The Trains of Christmas, at the Hagerstown Roundhouse Museum (300 S. Burhans Blvd., 301-739-4665, http://www.roundhouse.org features an "O" scale, three-rail layout with steam and diesel trains that carry the brands of Lionel, MTH, Williams, Weaver and others.
The snow scenes decorate the four levels of layout as the smoke comes out of the stack and the sounds of old-time trains fill the air.
You can also view railroad artifacts and memorabilia, and the children can run some of the trains. In case you catch the train bug, a gift shop is available for your last-minute shopping.
The roundhouse is open on Fridays, Saturdays, and Sundays from 1 to 5 p.m. and also on Dec. 27 and 30. It will be closed Dec. 24, 25, and 31. The exhibit is on display through Feb. 26. Admission is $5 for adults and 50 cents for children 12 and younger.
Vroom and chug
Head southeast to see the humongous setup Tom Crockett erects every year at his Tans Cycles & Parts (9032 Chesapeake Ave. in Calvert County's North Beach, 410-257-6619, 301-855-8337, http://www.tanscyclesparts.com. Started in 1996, the 20-foot-by-20-foot platform has an eye-popping 31 tracks on five levels with 32 "O" gauge Lionel trains chugging hither and yon.
It takes almost a week to bring the scene from storage to life in the middle of the store. It only takes about five or six hours to dismantle it, says Ralph Carrello, who helps with the setup and making sure all the connections, bells and whistles work.
You'll also see a carnival, waterfall and construction site, and you're pretty certain to see what's new in the Lionel line because Tans is an official Lionel dealer.
On a good Saturday, about 200 people stop by to see this spectacular exhibit. The trains run on schedule from 3 to 8 p.m., Monday through Saturday.
In case you don't make it to North Beach this winter, Tom also starts the trains moving for Easter, Independence Day, Halloween, Thanksgiving and, just for fun, to bring the circus to this miniature town.
The other seasonal train gardens are smaller than the winter one, so you can spend more time taking in all the buildings, trees, tunnels, bridges and other accessories.
Head to Washington for two astonishing displays. The Norwegian Christmas at Union Station (40 Massachusetts Ave. NE, 202-289-1908, http://www.unionstationdc.com http://www.norway.orgis in its 14th year.
Trains move through a miniature but realistic Norwegian winter landscape complete with mountains, fjords, farms, a fishing village and a ski jump. If you look closely, you may even see a mountain troll or two.
Norwegian Christmas is on display through Dec. 30, from 10 a.m. to 7 p.m. Monday through Saturday, and noon to 6 p.m. on Sundays. There is no admission fee.
At the U.S. Botanic Garden Conservatory (100 Maryland Ave. SW, 202-225-8333, http://www.usbg.gov can see eight model trains and iconic (and specific) buildings made of plant materials. You're supposed to determine who lives in such places as presidential homes and critter condos in a variety of styles.

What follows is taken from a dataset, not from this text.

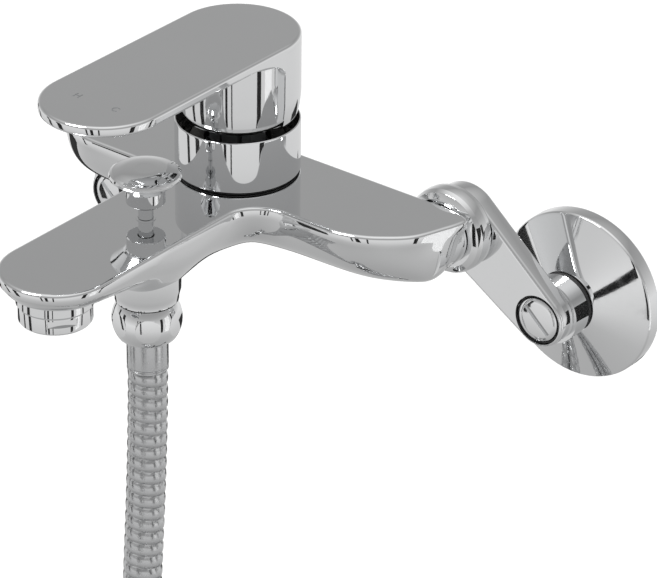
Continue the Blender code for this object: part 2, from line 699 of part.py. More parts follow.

The Garden Court will display a 24-foot Douglas fir from Garrett County, done up in its finest, 17 varieties of poinsettias and other seasonal floral displays.
The display is open through Jan. 2, from 10 a.m. to 5 p.m. daily, with extended hours until 8 p.m. on Tuesdays and Thursdays.
Live entertainment will include a barbershop quartet, a jazz quartet, a choral group and a klezmer band. Admission is free.